Today I was linked to a collection of stories on breastfeeding and weaning. Leafing through the parents’ stories of breastfeeding, weaning, and the close relationships they had with their children surrounding those things, I felt both a kinship with and a confused distance from the relational experiences described.
Lactation has changed my relationship with my own body. In an endeavour to explore and mend my relationship with my body, lactation somehow made my chest safer to me. (I remarked one day, to a friend, “If I have to have breasts, at least they’re functional.”) I’ve developed a comfortable sort of relationship with it; counter to my doctor’s orders, I don’t “leave it alone.” I manually express. I look at the milk–never more than a few drops–and marvel at how swirled and pearly it is. I’ve tasted it. (Reading stories of weaning and unweaning reminded me of a memory: me at four, not long after my sibling was born, asking to nurse again just to remember what it was like, and my mother, palpably uncomfortable, shortly refusing. I was disappointed, but didn’t think anything odd of my request.) Somehow my chest feels more organically interwoven with the rest of my body; it doesn’t feel like the strange interloper that it used to, the one that showed up uninvited at age nine and started messing things up at skin level. It feels rooted, somehow. Part of my experience. Part of me.

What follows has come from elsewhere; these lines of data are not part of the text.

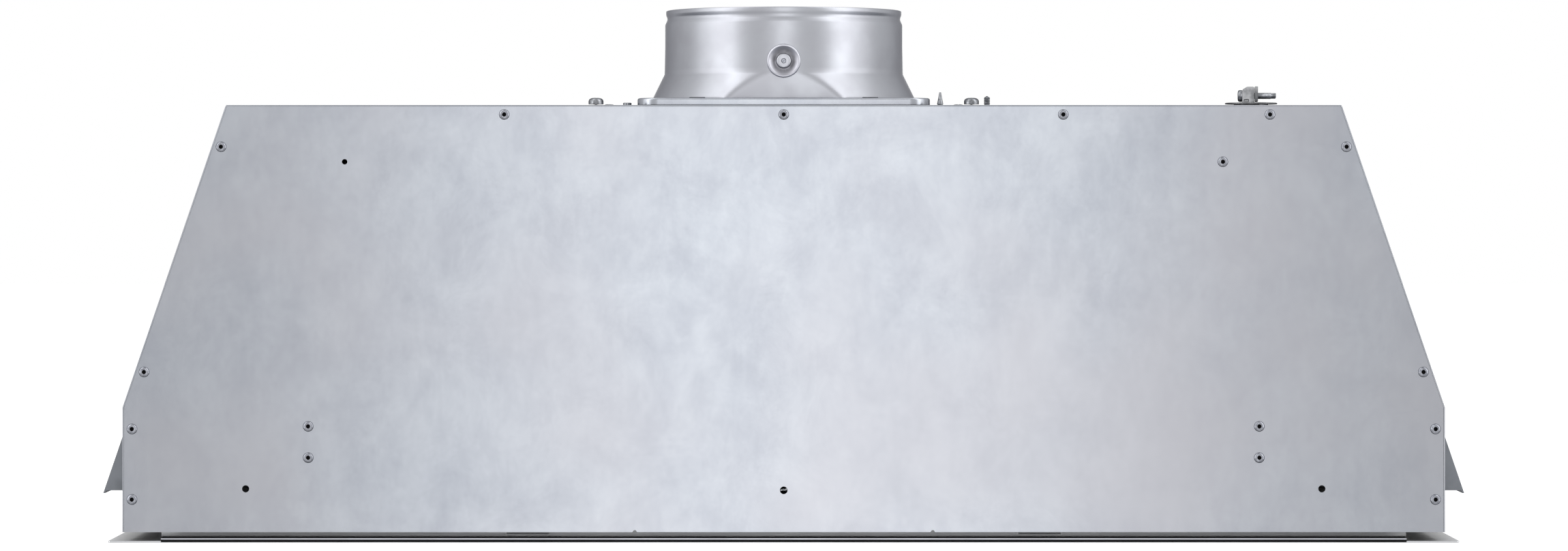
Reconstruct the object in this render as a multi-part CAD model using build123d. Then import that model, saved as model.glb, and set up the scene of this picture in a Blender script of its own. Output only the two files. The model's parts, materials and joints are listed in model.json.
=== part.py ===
from build123d import *
import math
import os

# Range hood insert. Millimetres. X runs along the width, Y from front to back, Z up.
# The origin is the centre of the flange's underside, below the duct collar's axis.

# Housing: riveted sheet steel shell with slanted upper sides
sheet = 0.8
housing_width = 803.0
housing_top_width = 677.5
housing_depth = 256.0
housing_bottom = 5.8
bend_height = 81.5
housing_top = 265.1
seam = 0.1
hem = 14.0
rivet_inset = 5.8
relief_radius = 1.2
notch_x = 90.5

# Front and rear panel holes
mount_hole_x = 326.7
mount_hole_z = 32.1
mount_hole_radius = 2.15
access_hole_z = 31.2
access_hole_radius = 2.3
spare_hole_x = 266.6
spare_hole_z = 230.6
spare_hole_radius = 1.65

# Blind rivets
rivet_radius = 3.2
rivet_height = 1.1
rivet_eye_radius = 1.0
rivet_shoulder = 0.75
top_rivet_pitch = 169.7
end_rivet_x = 295.2
high_rivet_z = 239.7
slant_rivet_z = 103.0
upper_side_rivet_z = 68.4
lower_side_rivet_z = 25.6
strap_x = 288.7
strap_rivet_z = 70.0
strap_rivet_pitch = 19.0

# Stainless base tray and its flange
flange_overhang = 7.6
flange_thickness = 1.1
tray_half_width = 382.0
tray_half_depth = 99.0
tray_depth = 18.0
tray_sheet = 0.8
tray_corner = 1.5
seal_width = 9.0
seal_height = 0.9
seal_end_gap = 5.0

# Straps that hang the tray from the housing
strap_width = 22.0
strap_sheet = 1.2
strap_foot = 46.0
tray_screw_radius = 3.6
tray_screw_height = 2.4
tray_screw_inset = 8.0

# Duct collar
duct_radius = 75.5
collar_sheet = 0.7
collar_height = 62.1
collar_base_size = 181.0
collar_base_corner = 13.0
collar_base_height = 4.2
cone_radius = 82.2
cone_top_radius = 75.9
cone_height = 17.6
groove_below_top = 4.7
groove_radius = 74.15
groove_band = 4.0
rim_radius = 74.9
collar_slot_x = 53.4
collar_slot_length = 11.8
collar_slot_width = 1.6
collar_slot_inset = 7.0
stop_length = 4.0
stop_half_width = 6.0

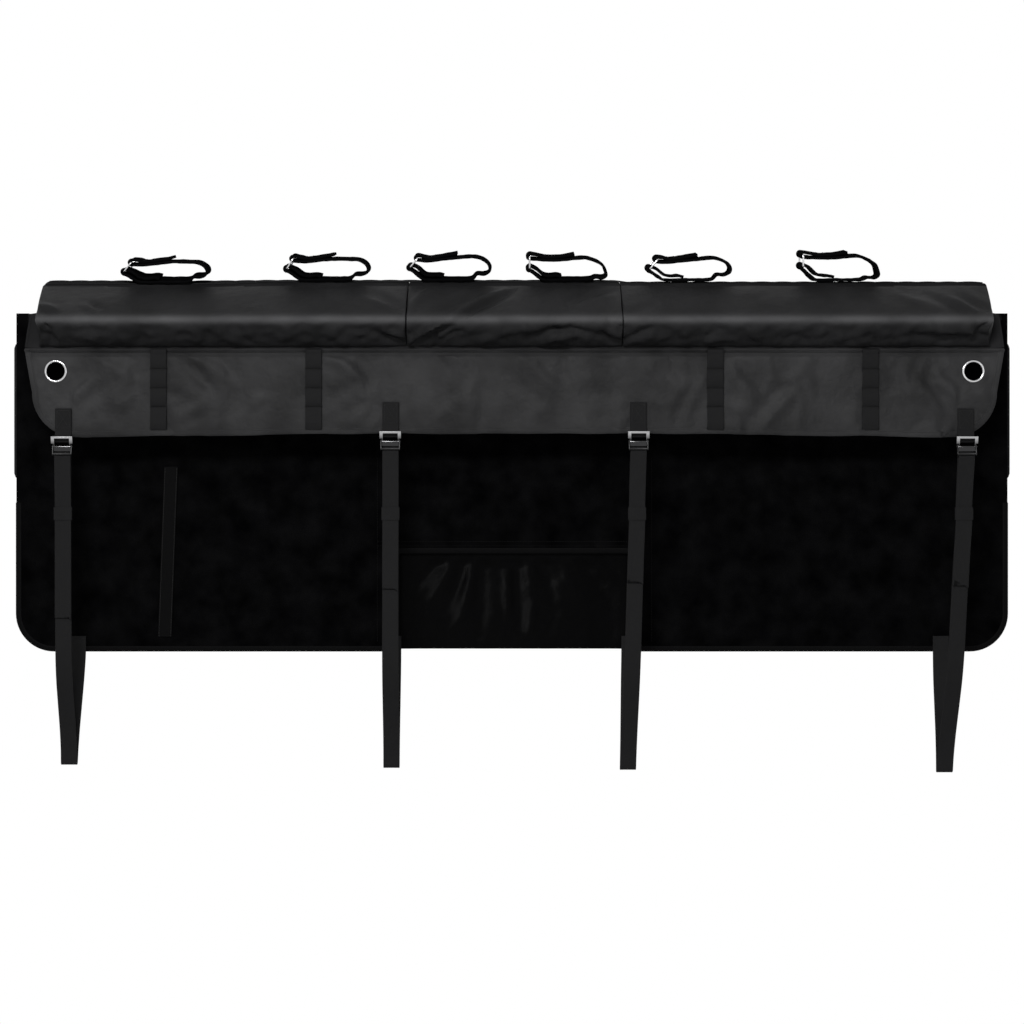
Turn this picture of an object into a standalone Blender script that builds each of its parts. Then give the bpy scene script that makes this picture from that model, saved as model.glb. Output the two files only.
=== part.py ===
"""Tailgate bike pad: a padded cover that hangs over the top of a pickup's tailgate.

Metres. +X is to the right, +Y points away from the truck bed and +Z is up. The origin is
on the underside of the saddle, midway along it, where the top of the tailgate bears.
"""

import math

import bmesh
import bpy
from mathutils import Vector

# The gap between pieces that touch.
GAP = 0.0003

# The room that the tailgate takes, between the two linings.
TAILGATE_T = 0.066

# Half the width of the long outer panel, from which the other widths follow.
PANEL_HALF = 0.788

# Saddle over the tailgate's top edge, with a skirt on the bed side.
SADDLE_HALF = PANEL_HALF - 0.015
SADDLE_T = 0.008
SADDLE_EDGE = 0.0048
SKIRT_T = 0.003
SKIRT_H = 0.047
SKIRT_HALF = PANEL_HALF - 0.026
SKIRT_LEAN = 0.008

# Foam pods that make the ridge. The crest slopes up to the rear. Its front edge dips on the
# left pod, and its rear edge sinks on the right one.
RIDGE_HALF = PANEL_HALF - 0.041
MIDDLE_POD = 0.332
GROOVE = 0.003
CREST_FRONT_Z = 0.0597
CREST_REAR_Z = 0.0685
CREST_DIP = 0.0040
CREST_DIP_FROM = -0.502 * RIDGE_HALF
CREST_DIP_TO = -0.636 * RIDGE_HALF
CREST_SINK = 0.0034
CREST_SINK_REACH = 0.017
CREST_Y = 0.040
CREST_FLAT = 0.040
POD_BACK = 0.009
CREASE_Y = -0.0725
CREASE_Z = -0.008
LOWER_BELLY = 0.005
UPPER_CROWN = 0.006
POD_END_R = 0.009
GROOVE_R = 0.008
POD_STEP = 0.036
POD_FOLD = 0.0022
GROOVE_PULL = 0.005
GROOVE_REACH = 0.060

# Wrinkles in the pods' cover: the length of each wave along X and Z, its phase and its share.
POD_WAVES = ((0.108, 0.157, 0.0, 0.6), (0.065, -0.114, 1.3, 0.4))
TOP_FOLD_SHARE = 0.35

# Flap on the bed side.
FLAP_T = 0.003
FLAP_HALF_TOP = SKIRT_HALF
FLAP_HALF_LOW = FLAP_HALF_TOP - 0.012
FLAP_BOTTOM = -0.178
FLAP_DROP = 0.007
FLAP_CORNER_R = 0.070
FLAP_COLUMN_W = 0.050
FLAP_CORNER_REACH = 0.125
FLAP_WAVE = 0.0035
FLAP_WAVE_LONG = 0.310
FLAP_WAVE_SHORT = 0.170
FLAP_WAVE_PHASE = 0.7
FLAP_WAVE_SHARE = 0.6
FLAP_WAVE_SLANT = 9.0
FLAP_WAVE_FADE = 0.09
FLAT_ROUND_FITTING = 0.024
FLAT_FADE = 0.050

# Edge binding, a tape folded over the edge.
BINDING_T = 0.0008
BINDING_W = 0.008

# Eyelets in the flap.
GROMMET_X = FLAP_HALF_TOP - 0.0484
GROMMET_Z = -0.083
GROMMET_HOLE_R = 0.014
GROMMET_FLANGE_R = 0.01775
GROMMET_BARREL_T = 0.0012
GROMMET_ROLL = 0.0021
GROMMET_REAR_T = 0.0008
GROMMET_SIDES = 20
CUTTER_REACH = 0.010

# Webbing of the loops on the flap, the buckle tabs and the tie straps.
WEBBING_W = 0.0254
WEBBING_T = 0.0014
DAISY_OUTER = 0.7266 * FLAP_HALF_TOP
DAISY_INNER = 0.4100 * FLAP_HALF_TOP
DAISY_X = (-DAISY_OUTER, -DAISY_INNER, DAISY_INNER, DAISY_OUTER)
DAISY_TOP = -0.0475
DAISY_BOTTOM = -0.174
DAISY_TACKS = (-0.079, -0.109, -0.138)
DAISY_BULGE = 0.0028
DAISY_STEPS = (0.0, 0.12, 0.35, 0.65, 0.88)
DAISY_ROUND = 0.7
DAISY_RAMP_TOP = 0.022
DAISY_RAMP = 0.008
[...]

I’m left with a sense of how much it is not a part of anyone else, though. I don’t have a child or a partner that shares this with me. Reality is really much like a reduced-capacity version of my dream: nursing was a connective experience, but it was one that connected me with myself–not with my dream-child, who was not characterized as much more than an animated doll that I carried with me. It’s an open loop, somehow: everything about lactation, nursing, breastfeeding seems to imply a relationship, a purpose, a person or persons for whom the milk is being created. As much as it connects me with myself, I’m missing that other piece, that other who is connected to me through the experience.
I have wondered about how to broach the topic with partners (which has, so far, been avoided by relationships fading before they become that intimate). How do you explain to a partner that if they touch you in the ways you’re asking them to, you will–I mean, you’re going to lactate on them and you don’t mind and actually find it kind of sexy. As a trans person. As someone who is not a woman. Who has never been pregnant. Who has no reason to be lactating.
I’m left puzzled by the whole thing, this unexpected gift. I do consider it a gift–one that many people (I’m thinking of trans women in particular) sometimes go to great lengths to have, that others inexplicably don’t have, and here I inexplicably do. It’s just puzzling to be sitting alone with a gift that seems, by default, to be meant for more than one person.